I really struggle with NHK-not-easy but I don’t think it’s really a kanji issue per se, it’s more about vocab and the more complex and dense syntax.

For instance here’s the first headline I read when I browse not-easy NHK:

ダイハツ 基準適合確認の2車種 来月中旬の生産再開方向で検討

I know every single kanji here, and they’re all fairly common I think (I expect most of them are below WK level 30) but it takes a lot of effort for me to parse this without just using yomichan over every other word. For instance I don’t know what 適合 means even though I know both kanji well, and in turn it makes the cluster 基準適合確認 quite terrifying to look at even though upon closer inspection I know 基準 and 確認.

I should also add that one factor is that I read quite a lot of Japanese these days but it’s mostly videogames and manga, and therefore a very different style. Those big kanji cluster like in the above sentence are relatively rare in “shounen” media for instance.


I’ll second that general time-frame. I was struggling pretty hard when trying to read newspapers, but it was when I started studying in earnest for N2 that they started to really click for me, especially in the grammar dept. (Reading an article or two every day for a month also helped, specific practice makes you better at specific things! who woulda thought :laughing: )

Definitely also noticed this! If you read articles regularly, especially following similar topics in a news cycle, you’ll see the same events and people and organizations being talked about enough that you will start to recognize them.

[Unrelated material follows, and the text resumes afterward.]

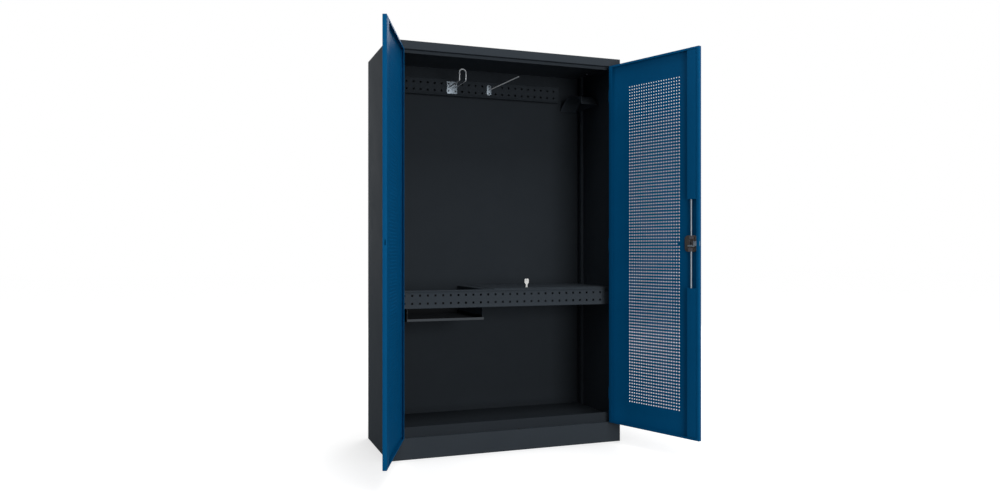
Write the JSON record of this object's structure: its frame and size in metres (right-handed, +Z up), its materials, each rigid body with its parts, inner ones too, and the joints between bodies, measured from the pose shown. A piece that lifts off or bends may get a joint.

Yeah, headlines are doubly awkward (the Dictionary of Intermediate Japanese Grammar even has a bit in the front that tries to explain some of the rules of headline-ese). In this case there’s also a sort of assumption that the reader is already vaguely familiar with an ongoing story that’s been running for a month.

I would tend to skim over this as “story about Daihatsu car manufacture” and assume the story itself will tell me more comprehensibly what it’s about if I’m interested enough to read it. And indeed the first sentence is


which at least splits up most of those kanji pileups and gives a touch more background. It’s still got a lot of higher level vocab in it though.

I didn’t know 適合 either; just added it to my jpdb deck.


As an experienced headline writer in English, you sort of don’t notice but headline writing has it’s own words and conventions and in Japanese especially the character overload can be tough


You don’t need level 60 to read regular news articles. Level around 40 is fine. The problem is vocabulary and long strings of kanji more so.


I get very happy when I see a cluster of kanji and I can read everything, like this big one on the right, indication for the evacuation point for tsunami :blush:


Maybe one day I will be able to read smoothly the same vocab you pointed out that you couldn’t read, same for me, I would have to use yomitan.